[Start]
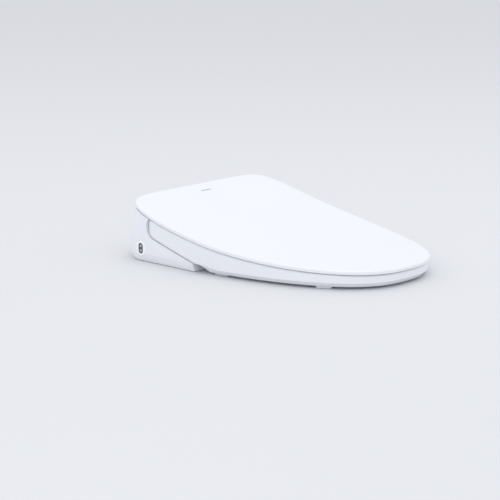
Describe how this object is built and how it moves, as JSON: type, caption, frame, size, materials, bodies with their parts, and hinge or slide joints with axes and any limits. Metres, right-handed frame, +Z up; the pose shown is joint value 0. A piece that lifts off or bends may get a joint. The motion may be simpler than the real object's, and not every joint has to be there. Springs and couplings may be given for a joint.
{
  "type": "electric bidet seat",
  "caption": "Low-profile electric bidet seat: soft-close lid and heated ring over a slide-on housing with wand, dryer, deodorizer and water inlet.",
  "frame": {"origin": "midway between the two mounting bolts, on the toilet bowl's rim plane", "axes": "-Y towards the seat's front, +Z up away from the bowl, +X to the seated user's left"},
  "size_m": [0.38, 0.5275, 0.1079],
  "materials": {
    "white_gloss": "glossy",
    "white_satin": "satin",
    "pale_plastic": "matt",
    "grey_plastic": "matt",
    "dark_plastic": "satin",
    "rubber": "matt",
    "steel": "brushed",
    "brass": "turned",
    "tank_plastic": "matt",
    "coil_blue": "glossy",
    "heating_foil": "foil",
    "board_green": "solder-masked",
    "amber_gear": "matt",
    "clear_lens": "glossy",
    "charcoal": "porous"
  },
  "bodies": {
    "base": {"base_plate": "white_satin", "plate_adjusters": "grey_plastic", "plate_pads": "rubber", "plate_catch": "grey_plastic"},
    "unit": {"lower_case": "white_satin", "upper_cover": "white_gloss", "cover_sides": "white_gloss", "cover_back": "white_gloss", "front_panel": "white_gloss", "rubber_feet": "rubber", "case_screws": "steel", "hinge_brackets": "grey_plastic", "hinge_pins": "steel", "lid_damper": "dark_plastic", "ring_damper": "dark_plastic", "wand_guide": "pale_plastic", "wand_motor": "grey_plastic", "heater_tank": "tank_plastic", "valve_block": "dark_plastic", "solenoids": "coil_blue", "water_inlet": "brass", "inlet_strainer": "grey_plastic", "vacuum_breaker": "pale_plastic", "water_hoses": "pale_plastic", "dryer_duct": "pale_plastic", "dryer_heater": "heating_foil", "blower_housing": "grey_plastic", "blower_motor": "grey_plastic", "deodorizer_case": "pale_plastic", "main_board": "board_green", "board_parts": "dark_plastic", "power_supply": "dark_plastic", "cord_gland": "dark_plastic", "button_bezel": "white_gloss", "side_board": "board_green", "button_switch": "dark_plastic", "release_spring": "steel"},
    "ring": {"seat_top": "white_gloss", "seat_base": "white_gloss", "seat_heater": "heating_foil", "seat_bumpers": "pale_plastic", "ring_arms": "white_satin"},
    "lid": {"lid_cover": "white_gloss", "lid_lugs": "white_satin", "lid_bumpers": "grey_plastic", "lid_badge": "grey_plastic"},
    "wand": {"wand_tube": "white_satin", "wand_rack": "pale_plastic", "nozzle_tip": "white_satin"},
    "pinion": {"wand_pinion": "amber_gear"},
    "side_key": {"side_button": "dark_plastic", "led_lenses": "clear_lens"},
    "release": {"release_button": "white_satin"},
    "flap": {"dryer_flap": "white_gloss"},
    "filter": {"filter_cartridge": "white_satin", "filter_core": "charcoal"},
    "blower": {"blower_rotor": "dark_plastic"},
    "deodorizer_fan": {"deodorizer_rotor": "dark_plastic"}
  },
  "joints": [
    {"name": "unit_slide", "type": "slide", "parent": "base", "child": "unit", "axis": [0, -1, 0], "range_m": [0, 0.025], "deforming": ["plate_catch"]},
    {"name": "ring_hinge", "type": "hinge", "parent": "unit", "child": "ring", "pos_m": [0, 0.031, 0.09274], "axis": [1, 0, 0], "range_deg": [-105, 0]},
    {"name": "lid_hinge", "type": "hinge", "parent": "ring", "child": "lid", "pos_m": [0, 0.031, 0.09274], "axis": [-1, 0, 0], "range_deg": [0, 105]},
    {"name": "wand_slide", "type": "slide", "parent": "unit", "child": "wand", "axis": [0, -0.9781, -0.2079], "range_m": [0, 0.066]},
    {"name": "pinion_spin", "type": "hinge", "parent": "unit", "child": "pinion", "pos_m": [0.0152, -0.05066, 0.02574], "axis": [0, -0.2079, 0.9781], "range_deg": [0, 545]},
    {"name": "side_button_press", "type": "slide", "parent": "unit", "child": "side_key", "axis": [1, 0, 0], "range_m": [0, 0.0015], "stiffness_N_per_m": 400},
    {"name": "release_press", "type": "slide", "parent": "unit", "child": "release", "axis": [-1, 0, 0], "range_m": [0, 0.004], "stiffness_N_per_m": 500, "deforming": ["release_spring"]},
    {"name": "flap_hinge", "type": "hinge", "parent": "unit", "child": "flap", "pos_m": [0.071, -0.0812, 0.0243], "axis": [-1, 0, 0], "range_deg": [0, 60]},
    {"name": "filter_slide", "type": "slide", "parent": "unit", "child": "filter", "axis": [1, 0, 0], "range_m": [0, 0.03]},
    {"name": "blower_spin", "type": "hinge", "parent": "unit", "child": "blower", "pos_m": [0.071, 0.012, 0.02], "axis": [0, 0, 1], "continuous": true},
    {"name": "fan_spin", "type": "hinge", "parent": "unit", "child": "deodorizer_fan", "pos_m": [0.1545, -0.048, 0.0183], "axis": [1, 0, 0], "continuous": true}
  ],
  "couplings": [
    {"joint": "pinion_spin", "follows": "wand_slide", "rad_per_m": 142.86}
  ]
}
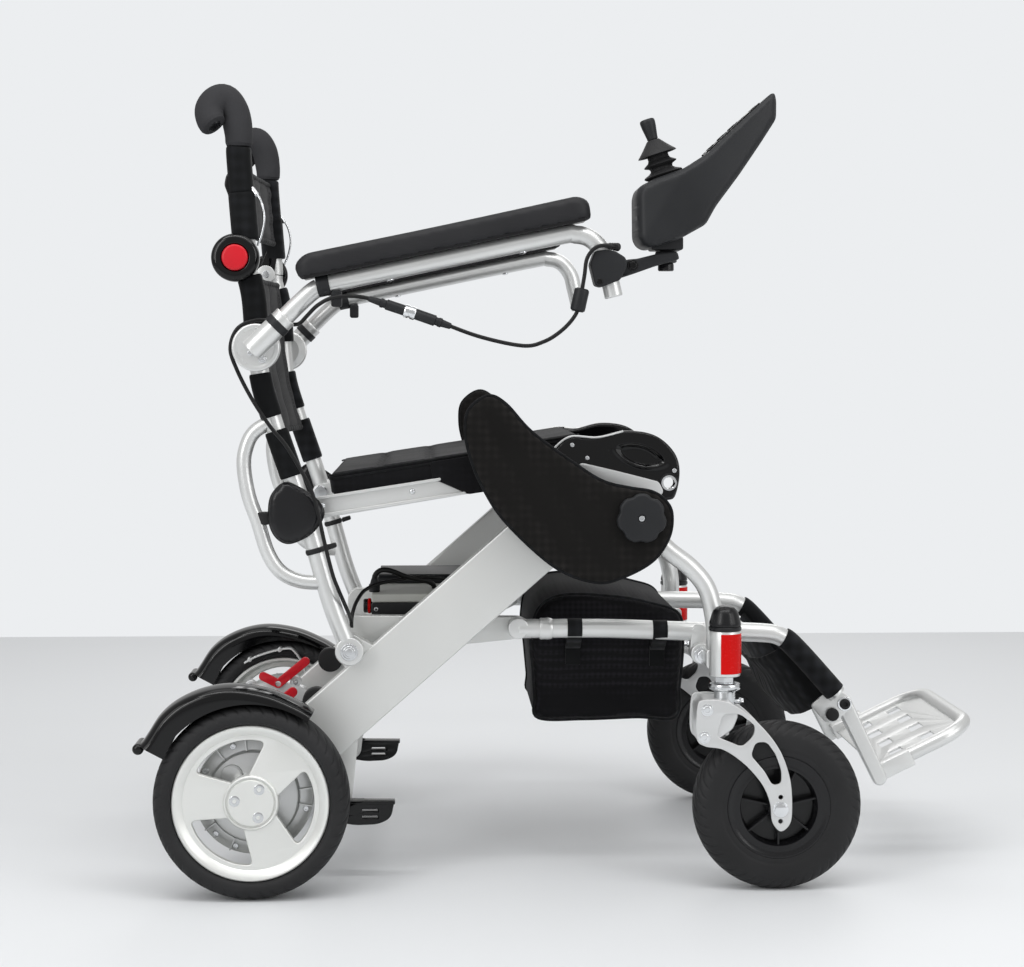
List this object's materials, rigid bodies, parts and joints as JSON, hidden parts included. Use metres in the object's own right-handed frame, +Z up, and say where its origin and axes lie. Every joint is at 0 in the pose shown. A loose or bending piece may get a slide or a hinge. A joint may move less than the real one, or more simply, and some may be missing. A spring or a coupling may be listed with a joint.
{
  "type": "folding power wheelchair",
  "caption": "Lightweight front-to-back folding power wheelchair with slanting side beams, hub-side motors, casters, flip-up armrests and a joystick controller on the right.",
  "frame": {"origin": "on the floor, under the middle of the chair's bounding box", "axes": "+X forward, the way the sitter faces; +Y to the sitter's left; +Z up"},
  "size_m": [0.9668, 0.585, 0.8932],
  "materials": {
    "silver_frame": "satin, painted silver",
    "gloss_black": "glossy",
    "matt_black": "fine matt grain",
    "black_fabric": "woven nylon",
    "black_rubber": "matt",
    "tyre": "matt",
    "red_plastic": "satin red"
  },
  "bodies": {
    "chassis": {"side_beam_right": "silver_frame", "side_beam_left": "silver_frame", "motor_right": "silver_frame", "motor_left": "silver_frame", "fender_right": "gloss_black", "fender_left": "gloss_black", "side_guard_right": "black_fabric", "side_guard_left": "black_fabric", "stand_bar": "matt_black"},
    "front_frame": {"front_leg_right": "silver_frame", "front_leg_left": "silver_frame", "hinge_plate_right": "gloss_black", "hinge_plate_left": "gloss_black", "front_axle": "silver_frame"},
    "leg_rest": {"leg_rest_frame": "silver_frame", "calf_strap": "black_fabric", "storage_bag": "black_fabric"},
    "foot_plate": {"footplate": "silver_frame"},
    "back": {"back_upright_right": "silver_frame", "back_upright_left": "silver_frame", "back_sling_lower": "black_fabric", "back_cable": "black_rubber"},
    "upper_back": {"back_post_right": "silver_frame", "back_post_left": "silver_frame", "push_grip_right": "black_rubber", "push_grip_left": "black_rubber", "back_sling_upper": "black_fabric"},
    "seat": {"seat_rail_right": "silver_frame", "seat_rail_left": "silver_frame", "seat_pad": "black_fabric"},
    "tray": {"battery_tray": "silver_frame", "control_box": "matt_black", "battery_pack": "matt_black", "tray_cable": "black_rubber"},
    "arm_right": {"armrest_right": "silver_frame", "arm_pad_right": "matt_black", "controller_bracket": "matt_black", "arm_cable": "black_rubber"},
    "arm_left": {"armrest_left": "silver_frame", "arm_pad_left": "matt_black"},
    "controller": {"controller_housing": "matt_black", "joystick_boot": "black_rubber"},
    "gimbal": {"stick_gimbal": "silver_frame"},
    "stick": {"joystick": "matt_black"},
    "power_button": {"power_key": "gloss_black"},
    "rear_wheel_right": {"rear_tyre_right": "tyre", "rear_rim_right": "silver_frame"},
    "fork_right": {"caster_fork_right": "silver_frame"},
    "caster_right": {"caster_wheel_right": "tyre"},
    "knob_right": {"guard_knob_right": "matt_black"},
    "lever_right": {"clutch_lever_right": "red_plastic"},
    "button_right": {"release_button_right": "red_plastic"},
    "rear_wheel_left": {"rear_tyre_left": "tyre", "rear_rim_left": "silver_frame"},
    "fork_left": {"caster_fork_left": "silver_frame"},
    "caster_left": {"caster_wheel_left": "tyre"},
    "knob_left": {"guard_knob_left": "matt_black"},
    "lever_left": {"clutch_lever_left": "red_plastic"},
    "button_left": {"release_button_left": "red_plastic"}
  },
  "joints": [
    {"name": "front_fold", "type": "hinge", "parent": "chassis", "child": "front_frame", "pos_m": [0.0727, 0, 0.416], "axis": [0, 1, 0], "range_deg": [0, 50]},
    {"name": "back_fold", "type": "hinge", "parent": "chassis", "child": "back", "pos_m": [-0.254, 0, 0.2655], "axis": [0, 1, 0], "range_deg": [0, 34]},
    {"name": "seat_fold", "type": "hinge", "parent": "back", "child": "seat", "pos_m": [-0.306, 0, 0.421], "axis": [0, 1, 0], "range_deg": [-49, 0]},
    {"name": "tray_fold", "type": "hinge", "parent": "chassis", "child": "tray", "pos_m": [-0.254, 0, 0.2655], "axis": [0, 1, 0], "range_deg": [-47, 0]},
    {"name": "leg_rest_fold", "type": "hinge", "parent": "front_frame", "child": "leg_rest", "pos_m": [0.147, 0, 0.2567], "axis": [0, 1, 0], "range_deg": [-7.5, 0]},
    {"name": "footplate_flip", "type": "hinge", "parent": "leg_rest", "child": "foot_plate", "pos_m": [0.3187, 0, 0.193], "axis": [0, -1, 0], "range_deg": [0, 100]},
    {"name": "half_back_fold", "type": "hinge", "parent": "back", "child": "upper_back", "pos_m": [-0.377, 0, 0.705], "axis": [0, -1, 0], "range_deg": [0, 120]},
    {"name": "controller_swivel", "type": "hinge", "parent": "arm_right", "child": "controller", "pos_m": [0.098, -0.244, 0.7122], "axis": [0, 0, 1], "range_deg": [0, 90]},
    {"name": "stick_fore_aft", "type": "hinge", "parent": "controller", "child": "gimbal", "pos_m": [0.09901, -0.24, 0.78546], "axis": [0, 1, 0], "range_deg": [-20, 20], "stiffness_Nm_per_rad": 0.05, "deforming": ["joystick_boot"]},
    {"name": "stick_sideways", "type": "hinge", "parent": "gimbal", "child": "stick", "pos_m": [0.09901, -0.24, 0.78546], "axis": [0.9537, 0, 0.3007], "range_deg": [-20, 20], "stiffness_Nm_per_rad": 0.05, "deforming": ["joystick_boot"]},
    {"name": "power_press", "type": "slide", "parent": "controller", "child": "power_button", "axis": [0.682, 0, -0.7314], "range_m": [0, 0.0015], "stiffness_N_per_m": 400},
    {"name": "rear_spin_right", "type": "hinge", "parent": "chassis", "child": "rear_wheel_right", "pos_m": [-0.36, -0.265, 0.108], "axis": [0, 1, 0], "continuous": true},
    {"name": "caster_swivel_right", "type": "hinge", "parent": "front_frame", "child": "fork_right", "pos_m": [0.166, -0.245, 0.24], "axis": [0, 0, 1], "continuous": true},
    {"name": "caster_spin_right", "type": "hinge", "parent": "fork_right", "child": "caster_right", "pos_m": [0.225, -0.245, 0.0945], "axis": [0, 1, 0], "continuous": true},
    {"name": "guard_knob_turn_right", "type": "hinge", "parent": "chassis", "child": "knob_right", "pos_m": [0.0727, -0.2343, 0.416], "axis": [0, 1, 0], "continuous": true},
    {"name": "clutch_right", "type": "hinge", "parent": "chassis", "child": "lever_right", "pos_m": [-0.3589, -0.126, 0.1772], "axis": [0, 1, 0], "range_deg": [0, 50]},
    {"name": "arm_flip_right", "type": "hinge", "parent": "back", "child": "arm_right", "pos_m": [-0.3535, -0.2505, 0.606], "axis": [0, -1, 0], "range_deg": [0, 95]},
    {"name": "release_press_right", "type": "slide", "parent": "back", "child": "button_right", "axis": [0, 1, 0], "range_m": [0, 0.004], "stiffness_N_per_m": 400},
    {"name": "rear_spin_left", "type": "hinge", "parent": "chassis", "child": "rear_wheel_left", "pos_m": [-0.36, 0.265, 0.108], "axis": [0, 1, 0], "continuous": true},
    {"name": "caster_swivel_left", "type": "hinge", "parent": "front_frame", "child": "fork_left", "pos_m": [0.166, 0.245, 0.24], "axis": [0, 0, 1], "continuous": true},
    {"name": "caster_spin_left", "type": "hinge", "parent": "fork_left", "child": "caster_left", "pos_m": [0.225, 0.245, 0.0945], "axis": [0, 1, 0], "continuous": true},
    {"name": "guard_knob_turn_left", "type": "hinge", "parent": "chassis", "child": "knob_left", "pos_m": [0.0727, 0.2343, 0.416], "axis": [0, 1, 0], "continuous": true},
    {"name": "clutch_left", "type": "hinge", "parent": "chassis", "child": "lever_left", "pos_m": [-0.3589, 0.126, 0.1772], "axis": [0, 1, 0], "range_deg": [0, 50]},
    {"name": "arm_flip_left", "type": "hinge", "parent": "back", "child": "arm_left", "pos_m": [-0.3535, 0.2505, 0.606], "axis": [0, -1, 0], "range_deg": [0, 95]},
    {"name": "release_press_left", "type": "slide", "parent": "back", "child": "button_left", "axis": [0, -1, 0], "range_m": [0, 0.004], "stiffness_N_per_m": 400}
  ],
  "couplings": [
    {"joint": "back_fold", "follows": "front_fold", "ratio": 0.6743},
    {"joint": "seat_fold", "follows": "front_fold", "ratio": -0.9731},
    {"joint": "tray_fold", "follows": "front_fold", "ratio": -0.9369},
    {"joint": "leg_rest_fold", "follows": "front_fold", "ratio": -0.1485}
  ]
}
[End]
▶ [TASK TO COMPLETE]
Determine how many lines contain the word "this" and reply with that number alone.

▶ [WRITTEN RESPONSE]
2